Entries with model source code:
## BEGIN
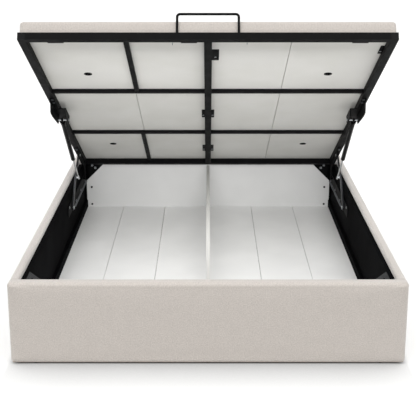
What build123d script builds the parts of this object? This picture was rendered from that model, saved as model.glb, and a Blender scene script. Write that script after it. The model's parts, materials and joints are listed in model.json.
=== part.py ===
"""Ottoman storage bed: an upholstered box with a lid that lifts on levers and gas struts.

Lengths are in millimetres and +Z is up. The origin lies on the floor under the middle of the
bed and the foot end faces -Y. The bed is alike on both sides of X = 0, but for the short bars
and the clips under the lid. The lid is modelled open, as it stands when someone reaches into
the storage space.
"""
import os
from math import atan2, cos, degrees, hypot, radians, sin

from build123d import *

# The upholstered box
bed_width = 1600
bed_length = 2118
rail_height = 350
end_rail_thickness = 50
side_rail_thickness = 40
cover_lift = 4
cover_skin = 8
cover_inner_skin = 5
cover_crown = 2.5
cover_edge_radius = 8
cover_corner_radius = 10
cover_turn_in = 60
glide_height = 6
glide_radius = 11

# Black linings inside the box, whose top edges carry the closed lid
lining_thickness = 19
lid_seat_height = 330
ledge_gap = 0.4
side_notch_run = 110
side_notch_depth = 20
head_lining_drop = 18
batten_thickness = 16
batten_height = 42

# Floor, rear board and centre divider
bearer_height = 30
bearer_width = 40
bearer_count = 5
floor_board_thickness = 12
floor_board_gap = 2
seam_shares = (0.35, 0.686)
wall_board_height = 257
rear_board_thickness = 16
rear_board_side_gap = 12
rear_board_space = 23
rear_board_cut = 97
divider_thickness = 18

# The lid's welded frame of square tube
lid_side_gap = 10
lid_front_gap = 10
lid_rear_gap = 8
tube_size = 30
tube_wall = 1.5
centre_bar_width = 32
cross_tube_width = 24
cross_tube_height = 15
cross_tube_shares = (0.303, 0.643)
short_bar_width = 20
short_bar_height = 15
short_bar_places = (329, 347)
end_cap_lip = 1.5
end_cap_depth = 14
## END
## BEGIN
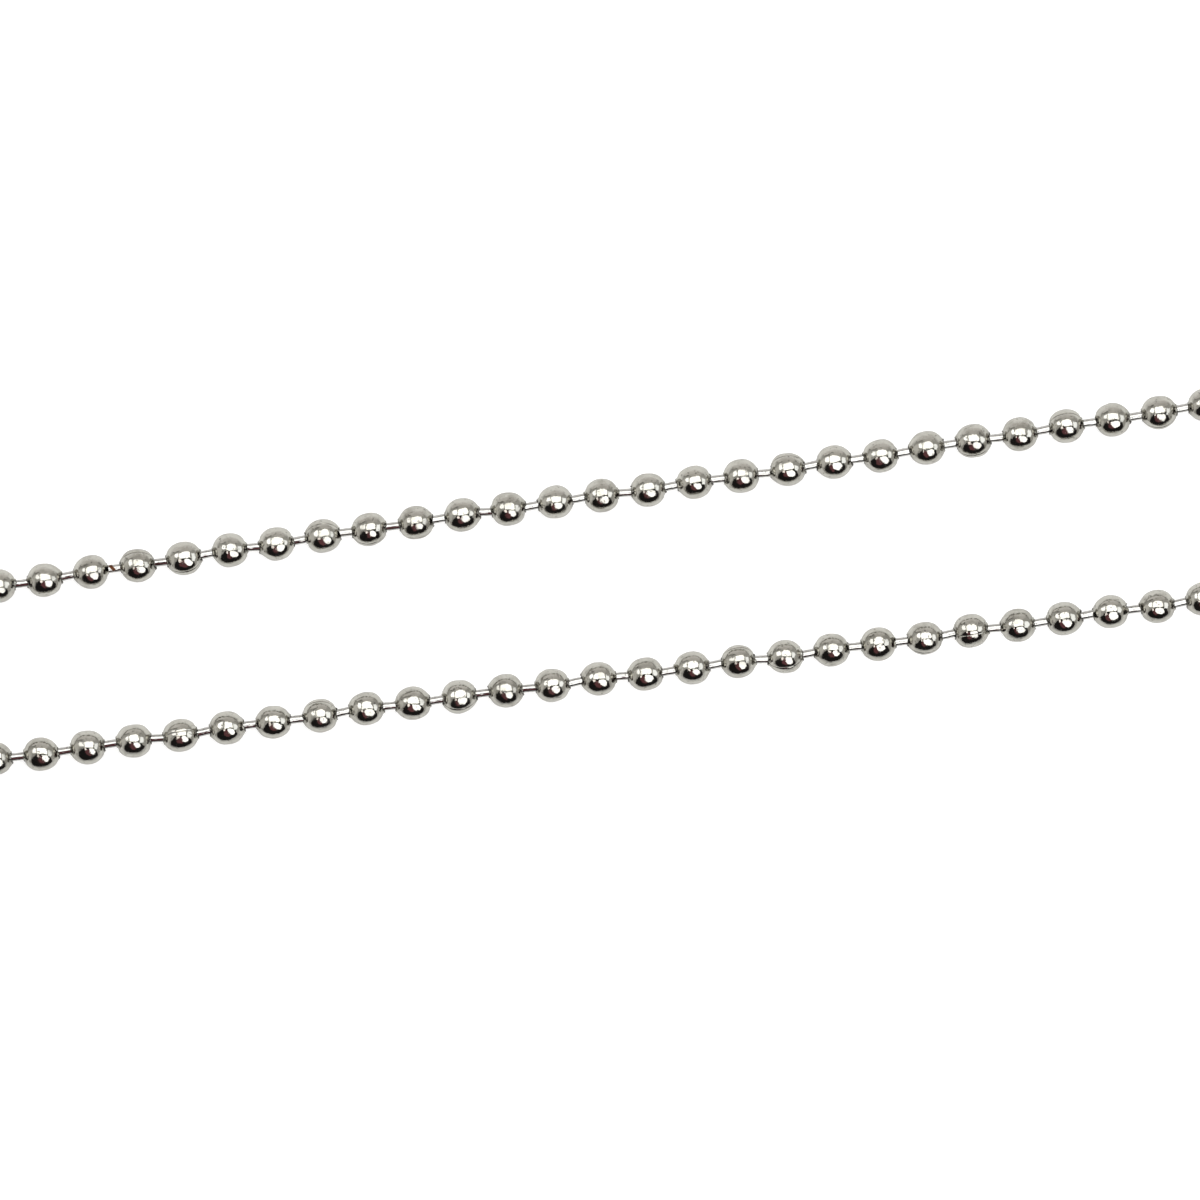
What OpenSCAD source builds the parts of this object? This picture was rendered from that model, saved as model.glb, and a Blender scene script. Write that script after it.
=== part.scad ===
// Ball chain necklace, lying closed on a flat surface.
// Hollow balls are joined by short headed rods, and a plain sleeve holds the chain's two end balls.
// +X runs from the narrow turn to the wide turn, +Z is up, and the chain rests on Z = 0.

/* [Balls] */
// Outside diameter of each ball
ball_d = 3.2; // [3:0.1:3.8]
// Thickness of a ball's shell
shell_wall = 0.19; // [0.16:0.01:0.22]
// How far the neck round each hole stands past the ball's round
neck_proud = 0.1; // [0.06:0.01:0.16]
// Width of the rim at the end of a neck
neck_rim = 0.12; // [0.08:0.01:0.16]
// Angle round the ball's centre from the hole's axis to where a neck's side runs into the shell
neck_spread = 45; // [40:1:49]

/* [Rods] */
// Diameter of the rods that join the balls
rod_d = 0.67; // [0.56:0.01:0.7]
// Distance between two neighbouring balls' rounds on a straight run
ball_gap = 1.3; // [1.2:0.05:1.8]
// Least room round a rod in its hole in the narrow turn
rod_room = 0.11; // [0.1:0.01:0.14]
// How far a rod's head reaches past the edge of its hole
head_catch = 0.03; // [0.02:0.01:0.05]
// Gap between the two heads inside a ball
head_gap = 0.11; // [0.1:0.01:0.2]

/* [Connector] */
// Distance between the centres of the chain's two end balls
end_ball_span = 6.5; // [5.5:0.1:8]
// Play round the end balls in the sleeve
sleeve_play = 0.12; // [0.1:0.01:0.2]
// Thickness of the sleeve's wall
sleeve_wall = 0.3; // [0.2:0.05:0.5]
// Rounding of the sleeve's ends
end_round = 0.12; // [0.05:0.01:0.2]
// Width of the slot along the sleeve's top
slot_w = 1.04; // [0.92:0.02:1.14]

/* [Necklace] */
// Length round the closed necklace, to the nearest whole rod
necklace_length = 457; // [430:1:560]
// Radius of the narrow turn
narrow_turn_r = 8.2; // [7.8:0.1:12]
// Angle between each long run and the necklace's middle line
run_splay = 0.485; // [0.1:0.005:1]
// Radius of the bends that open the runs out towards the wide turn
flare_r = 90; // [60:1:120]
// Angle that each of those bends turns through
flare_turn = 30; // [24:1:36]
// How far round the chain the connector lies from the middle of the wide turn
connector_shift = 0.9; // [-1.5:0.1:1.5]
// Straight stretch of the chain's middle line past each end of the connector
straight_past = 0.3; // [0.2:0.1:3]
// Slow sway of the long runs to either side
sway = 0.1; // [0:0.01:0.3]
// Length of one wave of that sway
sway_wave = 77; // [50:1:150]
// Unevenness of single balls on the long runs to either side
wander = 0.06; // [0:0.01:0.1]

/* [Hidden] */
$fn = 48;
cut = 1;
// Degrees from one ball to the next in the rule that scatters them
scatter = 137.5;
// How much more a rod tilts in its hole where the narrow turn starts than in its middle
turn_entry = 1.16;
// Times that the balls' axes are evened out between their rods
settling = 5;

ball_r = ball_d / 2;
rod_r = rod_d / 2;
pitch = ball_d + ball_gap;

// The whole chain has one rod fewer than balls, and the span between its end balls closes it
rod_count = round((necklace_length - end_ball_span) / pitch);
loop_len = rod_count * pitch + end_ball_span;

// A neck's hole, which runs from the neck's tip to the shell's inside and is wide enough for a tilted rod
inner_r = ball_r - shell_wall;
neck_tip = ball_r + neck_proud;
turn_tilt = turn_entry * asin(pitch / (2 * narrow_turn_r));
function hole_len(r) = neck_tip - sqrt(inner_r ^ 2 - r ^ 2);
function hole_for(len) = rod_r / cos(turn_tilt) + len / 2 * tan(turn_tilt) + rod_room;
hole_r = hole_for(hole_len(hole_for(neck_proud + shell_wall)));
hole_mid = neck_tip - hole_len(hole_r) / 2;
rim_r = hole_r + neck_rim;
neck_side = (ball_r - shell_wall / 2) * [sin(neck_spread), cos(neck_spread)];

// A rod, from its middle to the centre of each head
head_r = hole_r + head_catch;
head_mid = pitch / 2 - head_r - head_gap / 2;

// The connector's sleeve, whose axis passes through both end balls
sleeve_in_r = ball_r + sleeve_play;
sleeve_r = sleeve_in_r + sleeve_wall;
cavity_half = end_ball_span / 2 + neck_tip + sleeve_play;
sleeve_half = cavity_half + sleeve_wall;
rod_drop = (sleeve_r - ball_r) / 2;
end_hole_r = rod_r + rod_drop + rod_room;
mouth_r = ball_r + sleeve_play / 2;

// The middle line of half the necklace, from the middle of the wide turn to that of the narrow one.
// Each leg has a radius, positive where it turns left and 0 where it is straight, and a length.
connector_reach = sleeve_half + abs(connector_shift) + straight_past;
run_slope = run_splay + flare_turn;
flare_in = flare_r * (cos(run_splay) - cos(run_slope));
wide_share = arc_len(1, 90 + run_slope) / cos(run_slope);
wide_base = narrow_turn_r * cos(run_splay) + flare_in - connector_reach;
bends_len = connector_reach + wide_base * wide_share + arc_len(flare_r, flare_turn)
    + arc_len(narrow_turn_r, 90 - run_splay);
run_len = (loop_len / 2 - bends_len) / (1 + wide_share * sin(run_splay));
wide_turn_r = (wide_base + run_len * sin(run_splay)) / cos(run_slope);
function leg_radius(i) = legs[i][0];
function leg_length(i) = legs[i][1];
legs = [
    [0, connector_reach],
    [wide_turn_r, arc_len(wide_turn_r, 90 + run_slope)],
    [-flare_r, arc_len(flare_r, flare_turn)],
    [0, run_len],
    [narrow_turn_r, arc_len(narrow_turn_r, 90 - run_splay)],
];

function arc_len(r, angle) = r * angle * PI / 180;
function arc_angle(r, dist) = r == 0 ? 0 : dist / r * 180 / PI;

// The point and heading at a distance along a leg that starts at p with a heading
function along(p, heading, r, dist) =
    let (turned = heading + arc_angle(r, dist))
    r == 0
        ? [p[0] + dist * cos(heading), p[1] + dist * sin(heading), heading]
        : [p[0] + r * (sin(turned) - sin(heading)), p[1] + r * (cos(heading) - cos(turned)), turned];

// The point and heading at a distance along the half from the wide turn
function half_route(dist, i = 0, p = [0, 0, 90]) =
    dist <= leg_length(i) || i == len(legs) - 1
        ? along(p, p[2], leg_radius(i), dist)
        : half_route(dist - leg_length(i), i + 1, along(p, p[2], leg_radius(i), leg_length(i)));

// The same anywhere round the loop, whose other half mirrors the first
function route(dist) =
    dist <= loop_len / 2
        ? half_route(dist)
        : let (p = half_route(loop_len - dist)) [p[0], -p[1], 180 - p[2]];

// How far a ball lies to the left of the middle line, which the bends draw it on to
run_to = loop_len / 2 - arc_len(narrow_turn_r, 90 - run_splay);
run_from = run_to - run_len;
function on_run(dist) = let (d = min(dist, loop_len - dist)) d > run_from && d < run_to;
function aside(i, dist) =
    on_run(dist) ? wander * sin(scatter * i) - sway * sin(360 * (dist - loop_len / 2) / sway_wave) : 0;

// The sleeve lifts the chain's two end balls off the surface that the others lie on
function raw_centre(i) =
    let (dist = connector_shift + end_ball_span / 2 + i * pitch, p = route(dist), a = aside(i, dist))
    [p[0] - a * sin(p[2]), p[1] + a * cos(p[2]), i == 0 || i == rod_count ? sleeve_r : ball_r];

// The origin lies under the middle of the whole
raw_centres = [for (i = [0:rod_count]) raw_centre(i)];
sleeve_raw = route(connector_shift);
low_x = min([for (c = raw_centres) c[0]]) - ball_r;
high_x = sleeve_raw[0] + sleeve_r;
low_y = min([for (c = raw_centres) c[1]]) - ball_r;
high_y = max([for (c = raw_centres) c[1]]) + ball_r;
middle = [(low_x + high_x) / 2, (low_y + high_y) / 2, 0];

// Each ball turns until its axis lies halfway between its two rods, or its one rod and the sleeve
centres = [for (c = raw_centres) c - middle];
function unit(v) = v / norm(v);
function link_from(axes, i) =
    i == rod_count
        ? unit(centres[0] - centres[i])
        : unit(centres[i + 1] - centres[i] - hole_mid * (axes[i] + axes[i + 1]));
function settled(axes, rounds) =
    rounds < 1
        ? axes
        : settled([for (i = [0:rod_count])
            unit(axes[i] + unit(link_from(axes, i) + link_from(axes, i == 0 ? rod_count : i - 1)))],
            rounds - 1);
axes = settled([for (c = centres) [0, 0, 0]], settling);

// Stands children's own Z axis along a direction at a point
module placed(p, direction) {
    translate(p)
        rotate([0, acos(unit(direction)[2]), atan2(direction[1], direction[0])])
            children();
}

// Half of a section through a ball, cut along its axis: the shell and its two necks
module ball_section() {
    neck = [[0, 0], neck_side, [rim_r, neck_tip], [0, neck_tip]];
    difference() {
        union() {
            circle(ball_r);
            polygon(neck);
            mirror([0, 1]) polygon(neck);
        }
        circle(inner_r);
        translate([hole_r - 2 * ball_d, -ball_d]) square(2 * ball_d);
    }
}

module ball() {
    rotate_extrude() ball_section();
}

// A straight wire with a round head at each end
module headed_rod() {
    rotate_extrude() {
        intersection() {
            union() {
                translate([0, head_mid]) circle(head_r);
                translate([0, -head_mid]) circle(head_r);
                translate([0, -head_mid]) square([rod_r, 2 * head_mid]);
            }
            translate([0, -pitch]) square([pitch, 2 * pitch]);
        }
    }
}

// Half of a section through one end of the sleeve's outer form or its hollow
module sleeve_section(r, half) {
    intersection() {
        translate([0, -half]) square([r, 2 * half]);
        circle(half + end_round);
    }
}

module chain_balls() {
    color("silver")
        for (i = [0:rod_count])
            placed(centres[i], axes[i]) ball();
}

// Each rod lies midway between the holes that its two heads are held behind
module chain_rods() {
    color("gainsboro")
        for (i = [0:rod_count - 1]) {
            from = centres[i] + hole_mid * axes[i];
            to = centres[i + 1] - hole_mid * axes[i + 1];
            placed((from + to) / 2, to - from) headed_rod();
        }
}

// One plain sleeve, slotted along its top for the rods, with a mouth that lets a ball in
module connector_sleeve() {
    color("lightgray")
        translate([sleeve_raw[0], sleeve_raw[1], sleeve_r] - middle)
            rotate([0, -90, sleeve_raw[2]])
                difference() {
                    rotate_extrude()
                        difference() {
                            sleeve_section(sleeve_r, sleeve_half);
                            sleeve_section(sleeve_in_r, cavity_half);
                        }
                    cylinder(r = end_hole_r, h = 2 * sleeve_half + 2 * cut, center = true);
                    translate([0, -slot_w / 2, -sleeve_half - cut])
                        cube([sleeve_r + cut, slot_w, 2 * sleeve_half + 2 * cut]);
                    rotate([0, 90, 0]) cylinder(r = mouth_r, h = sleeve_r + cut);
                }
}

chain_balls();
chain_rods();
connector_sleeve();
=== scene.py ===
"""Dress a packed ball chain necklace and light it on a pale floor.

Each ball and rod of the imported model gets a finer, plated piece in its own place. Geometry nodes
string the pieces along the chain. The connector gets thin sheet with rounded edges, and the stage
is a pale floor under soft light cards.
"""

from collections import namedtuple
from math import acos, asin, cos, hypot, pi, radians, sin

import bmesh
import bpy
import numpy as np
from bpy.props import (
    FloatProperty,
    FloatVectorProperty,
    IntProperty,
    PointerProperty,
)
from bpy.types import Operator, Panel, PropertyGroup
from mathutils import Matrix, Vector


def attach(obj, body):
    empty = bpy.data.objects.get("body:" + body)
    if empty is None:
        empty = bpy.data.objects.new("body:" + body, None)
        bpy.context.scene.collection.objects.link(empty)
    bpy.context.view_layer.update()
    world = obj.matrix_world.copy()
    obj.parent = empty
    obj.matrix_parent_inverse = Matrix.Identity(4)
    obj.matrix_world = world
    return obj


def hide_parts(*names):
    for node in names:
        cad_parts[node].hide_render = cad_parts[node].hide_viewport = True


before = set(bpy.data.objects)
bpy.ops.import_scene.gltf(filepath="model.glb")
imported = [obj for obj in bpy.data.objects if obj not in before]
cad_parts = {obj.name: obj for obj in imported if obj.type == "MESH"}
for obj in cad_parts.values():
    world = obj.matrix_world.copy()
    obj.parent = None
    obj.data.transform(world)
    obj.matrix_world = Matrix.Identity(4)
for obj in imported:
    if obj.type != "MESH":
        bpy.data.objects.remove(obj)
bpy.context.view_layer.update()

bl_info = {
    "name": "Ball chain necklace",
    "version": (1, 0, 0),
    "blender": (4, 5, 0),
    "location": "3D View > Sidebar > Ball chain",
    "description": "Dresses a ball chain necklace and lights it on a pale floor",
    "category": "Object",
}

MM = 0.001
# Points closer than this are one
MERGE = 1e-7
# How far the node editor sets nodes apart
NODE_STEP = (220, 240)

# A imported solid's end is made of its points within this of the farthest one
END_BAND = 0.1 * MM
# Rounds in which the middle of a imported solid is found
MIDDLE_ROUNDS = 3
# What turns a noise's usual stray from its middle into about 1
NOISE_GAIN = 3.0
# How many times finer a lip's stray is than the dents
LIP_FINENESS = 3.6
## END
## BEGIN
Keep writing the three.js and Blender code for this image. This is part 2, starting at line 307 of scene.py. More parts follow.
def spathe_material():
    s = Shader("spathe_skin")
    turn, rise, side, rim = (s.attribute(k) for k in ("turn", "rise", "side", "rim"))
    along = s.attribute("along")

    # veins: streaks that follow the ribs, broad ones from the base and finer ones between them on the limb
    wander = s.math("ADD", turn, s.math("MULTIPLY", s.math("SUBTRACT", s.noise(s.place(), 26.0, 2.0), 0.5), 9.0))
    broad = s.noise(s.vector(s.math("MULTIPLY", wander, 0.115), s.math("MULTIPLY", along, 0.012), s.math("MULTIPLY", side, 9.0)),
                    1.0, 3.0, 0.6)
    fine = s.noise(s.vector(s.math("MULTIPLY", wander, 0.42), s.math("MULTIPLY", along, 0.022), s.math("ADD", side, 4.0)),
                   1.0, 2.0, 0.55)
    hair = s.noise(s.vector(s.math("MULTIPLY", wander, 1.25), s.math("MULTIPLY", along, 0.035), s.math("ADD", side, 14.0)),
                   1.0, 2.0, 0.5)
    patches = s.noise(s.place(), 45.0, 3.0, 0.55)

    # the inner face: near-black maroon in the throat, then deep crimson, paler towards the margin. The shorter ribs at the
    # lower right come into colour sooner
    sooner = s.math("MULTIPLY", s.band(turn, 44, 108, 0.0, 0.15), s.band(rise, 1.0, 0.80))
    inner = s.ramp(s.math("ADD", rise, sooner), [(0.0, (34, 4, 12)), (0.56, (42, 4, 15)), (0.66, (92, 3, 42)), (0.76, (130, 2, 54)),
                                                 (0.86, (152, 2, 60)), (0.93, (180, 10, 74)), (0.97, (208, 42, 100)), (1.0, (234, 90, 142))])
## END
* **Request**
Taking the material above, extract exactly and only the lines from the line with "lets a ball in" to the line with "bpy.context.scene.collection.objects.link(empty)", inclusive of both.

* **Reply**
// One plain sleeve, slotted along its top for the rods, with a mouth that lets a ball in
module connector_sleeve() {
    color("lightgray")
        translate([sleeve_raw[0], sleeve_raw[1], sleeve_r] - middle)
            rotate([0, -90, sleeve_raw[2]])
                difference() {
                    rotate_extrude()
                        difference() {
                            sleeve_section(sleeve_r, sleeve_half);
                            sleeve_section(sleeve_in_r, cavity_half);
                        }
                    cylinder(r = end_hole_r, h = 2 * sleeve_half + 2 * cut, center = true);
                    translate([0, -slot_w / 2, -sleeve_half - cut])
                        cube([sleeve_r + cut, slot_w, 2 * sleeve_half + 2 * cut]);
                    rotate([0, 90, 0]) cylinder(r = mouth_r, h = sleeve_r + cut);
                }
}

chain_balls();
chain_rods();
connector_sleeve();
=== scene.py ===
"""Dress a packed ball chain necklace and light it on a pale floor.

Each ball and rod of the imported model gets a finer, plated piece in its own place. Geometry nodes
string the pieces along the chain. The connector gets thin sheet with rounded edges, and the stage
is a pale floor under soft light cards.
"""

from collections import namedtuple
from math import acos, asin, cos, hypot, pi, radians, sin

import bmesh
import bpy
import numpy as np
from bpy.props import (
    FloatProperty,
    FloatVectorProperty,
    IntProperty,
    PointerProperty,
)
from bpy.types import Operator, Panel, PropertyGroup
from mathutils import Matrix, Vector


def attach(obj, body):
    empty = bpy.data.objects.get("body:" + body)
    if empty is None:
        empty = bpy.data.objects.new("body:" + body, None)
        bpy.context.scene.collection.objects.link(empty)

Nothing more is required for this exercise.